- What you will do: Using the entries below, output exactly the line containing "obj.data = obj.data.copy()" and all lines that follow it to the end.

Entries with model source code
▼

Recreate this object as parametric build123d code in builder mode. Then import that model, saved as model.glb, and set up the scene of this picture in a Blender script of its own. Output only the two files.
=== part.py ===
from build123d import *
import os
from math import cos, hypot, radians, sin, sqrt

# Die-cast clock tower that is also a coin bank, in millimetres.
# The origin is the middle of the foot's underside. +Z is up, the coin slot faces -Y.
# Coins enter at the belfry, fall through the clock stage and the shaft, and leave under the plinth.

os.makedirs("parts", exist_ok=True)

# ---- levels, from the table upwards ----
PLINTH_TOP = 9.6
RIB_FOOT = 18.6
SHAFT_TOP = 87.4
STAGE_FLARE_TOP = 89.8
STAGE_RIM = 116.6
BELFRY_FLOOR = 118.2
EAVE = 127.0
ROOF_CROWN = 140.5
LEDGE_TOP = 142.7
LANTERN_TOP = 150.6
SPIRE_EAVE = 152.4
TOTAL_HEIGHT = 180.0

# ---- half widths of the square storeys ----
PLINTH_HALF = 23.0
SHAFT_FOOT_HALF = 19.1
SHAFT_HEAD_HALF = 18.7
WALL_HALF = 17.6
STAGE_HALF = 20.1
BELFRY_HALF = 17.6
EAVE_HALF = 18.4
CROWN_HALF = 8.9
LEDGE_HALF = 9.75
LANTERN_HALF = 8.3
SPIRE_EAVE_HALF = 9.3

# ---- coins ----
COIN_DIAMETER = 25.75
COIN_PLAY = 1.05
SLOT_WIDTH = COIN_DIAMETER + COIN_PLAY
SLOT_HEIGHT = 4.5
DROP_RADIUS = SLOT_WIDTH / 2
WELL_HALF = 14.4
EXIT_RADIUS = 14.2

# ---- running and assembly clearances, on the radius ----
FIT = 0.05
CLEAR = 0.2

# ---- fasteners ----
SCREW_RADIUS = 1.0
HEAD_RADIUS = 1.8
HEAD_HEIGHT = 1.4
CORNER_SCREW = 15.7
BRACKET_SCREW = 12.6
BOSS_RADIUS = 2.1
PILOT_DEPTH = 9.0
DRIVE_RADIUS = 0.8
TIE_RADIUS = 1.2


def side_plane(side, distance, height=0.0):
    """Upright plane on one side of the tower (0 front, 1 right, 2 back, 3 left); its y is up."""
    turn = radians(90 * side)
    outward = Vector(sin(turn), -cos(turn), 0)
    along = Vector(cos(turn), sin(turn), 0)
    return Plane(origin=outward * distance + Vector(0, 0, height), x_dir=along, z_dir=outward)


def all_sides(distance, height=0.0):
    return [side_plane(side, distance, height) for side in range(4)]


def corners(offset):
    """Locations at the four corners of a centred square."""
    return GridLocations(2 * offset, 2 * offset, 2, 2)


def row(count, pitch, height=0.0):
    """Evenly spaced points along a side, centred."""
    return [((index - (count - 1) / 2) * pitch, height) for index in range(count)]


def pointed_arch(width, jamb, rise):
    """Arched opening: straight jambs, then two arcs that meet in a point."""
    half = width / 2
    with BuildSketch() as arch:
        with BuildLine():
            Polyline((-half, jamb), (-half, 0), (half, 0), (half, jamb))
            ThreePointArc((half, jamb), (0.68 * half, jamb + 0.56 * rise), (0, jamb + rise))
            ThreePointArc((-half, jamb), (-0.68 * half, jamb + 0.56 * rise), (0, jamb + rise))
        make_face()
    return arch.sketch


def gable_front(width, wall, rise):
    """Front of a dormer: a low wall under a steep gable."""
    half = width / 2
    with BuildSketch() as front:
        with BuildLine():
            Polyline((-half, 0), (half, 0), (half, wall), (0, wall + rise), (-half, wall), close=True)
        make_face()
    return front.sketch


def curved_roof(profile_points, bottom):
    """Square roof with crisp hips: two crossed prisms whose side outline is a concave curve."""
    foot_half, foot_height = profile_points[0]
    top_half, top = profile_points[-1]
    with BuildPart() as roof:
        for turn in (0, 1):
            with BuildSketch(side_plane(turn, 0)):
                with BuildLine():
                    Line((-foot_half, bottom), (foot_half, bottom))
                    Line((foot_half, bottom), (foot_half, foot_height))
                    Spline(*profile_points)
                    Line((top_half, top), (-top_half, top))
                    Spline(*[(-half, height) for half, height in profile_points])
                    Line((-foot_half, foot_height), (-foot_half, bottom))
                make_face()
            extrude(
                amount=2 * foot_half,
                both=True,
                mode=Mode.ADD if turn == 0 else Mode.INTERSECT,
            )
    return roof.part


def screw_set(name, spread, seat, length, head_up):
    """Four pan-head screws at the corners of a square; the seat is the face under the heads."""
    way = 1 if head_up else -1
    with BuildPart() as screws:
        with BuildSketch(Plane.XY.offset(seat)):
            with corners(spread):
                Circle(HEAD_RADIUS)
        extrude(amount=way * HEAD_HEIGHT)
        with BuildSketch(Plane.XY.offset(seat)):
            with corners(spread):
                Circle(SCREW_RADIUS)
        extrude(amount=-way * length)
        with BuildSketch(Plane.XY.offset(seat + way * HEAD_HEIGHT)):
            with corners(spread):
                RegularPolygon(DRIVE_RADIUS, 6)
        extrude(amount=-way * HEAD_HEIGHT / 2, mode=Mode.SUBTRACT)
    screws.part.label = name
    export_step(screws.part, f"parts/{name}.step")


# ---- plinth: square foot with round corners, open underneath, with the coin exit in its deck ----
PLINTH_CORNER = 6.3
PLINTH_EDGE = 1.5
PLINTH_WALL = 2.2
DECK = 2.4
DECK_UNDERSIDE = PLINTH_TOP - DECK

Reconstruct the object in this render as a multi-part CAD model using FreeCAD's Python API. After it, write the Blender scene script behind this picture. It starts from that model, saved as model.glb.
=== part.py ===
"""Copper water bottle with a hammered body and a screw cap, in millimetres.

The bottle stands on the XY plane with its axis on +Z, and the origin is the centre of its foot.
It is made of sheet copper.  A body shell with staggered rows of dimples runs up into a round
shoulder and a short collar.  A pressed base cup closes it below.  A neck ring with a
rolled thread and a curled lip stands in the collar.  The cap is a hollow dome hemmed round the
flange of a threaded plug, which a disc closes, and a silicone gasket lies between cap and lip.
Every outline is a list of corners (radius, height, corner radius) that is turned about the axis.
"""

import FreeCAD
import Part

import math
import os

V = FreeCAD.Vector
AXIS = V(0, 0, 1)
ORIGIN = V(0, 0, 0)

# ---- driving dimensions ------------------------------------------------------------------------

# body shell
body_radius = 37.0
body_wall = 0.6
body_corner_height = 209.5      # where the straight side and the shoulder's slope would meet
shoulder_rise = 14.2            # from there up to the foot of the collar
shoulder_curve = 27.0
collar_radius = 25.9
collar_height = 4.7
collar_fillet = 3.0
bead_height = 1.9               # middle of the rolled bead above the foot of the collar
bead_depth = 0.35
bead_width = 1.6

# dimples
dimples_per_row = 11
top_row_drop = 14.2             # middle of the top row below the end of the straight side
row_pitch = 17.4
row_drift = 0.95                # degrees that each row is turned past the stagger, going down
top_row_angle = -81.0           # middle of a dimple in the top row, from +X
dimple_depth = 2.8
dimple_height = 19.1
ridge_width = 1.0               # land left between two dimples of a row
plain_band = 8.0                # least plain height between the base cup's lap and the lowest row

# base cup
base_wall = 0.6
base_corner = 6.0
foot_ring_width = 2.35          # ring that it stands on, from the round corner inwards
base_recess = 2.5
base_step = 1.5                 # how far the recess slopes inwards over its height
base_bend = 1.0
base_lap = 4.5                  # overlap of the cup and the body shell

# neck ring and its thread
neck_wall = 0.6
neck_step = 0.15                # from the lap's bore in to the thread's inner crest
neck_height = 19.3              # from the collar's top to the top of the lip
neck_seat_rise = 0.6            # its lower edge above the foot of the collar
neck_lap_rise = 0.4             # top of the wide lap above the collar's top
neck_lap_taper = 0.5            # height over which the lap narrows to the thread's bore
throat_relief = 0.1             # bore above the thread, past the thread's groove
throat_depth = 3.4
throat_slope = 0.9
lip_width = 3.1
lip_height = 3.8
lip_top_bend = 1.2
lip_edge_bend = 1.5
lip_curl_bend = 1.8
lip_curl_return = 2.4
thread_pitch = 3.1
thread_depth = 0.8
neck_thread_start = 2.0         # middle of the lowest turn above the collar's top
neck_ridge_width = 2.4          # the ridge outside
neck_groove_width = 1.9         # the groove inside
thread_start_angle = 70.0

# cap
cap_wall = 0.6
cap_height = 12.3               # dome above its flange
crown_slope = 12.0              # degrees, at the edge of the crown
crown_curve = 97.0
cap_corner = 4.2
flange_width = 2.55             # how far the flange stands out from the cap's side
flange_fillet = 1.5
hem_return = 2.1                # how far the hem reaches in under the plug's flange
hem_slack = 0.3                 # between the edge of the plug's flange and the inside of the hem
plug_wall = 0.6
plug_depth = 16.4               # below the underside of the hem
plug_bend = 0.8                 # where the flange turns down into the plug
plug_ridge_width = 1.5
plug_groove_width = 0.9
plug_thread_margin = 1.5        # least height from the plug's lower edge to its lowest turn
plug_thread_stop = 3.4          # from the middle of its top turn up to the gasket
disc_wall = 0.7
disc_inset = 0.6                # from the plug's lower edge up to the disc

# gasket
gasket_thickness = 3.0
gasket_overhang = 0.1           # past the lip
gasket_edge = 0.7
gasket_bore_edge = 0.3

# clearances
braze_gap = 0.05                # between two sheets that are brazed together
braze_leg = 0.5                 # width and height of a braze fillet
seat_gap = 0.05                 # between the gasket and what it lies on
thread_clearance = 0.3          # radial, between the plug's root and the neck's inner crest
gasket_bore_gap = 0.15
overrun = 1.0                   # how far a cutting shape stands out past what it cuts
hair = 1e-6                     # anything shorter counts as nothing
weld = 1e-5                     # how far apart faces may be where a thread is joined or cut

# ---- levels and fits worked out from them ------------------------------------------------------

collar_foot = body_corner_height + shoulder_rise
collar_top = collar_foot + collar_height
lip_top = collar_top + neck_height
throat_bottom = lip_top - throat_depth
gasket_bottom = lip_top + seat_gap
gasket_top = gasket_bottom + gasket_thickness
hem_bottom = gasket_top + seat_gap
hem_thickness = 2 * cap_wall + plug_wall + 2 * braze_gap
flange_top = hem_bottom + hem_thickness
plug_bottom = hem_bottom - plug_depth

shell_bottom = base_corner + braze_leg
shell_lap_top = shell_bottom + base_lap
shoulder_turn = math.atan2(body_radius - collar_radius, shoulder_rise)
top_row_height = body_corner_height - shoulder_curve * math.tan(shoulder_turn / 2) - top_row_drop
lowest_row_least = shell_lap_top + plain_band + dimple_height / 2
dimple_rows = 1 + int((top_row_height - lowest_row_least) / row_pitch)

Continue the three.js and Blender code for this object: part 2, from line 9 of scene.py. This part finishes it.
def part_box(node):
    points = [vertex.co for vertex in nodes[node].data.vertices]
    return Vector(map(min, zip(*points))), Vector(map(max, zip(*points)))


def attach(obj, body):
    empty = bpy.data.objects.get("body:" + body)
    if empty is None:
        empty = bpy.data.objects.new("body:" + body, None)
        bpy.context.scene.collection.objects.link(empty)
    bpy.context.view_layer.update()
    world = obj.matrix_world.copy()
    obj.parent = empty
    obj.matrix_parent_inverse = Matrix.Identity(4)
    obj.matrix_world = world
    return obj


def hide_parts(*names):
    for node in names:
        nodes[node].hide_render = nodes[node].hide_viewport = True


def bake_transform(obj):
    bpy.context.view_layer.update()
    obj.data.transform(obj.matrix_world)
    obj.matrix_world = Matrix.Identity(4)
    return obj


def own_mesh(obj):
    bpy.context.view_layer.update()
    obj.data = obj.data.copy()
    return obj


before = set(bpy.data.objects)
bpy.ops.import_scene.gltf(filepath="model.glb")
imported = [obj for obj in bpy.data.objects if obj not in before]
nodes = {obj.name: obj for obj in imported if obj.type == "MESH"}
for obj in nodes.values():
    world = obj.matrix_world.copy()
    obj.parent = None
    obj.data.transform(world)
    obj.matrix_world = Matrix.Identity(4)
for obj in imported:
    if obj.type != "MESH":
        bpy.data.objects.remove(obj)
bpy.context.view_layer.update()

▲

- Worked solution:
    obj.data = obj.data.copy()
    return obj


before = set(bpy.data.objects)
bpy.ops.import_scene.gltf(filepath="model.glb")
imported = [obj for obj in bpy.data.objects if obj not in before]
nodes = {obj.name: obj for obj in imported if obj.type == "MESH"}
for obj in nodes.values():
    world = obj.matrix_world.copy()
    obj.parent = None
    obj.data.transform(world)
    obj.matrix_world = Matrix.Identity(4)
for obj in imported:
    if obj.type != "MESH":
        bpy.data.objects.remove(obj)
bpy.context.view_layer.update()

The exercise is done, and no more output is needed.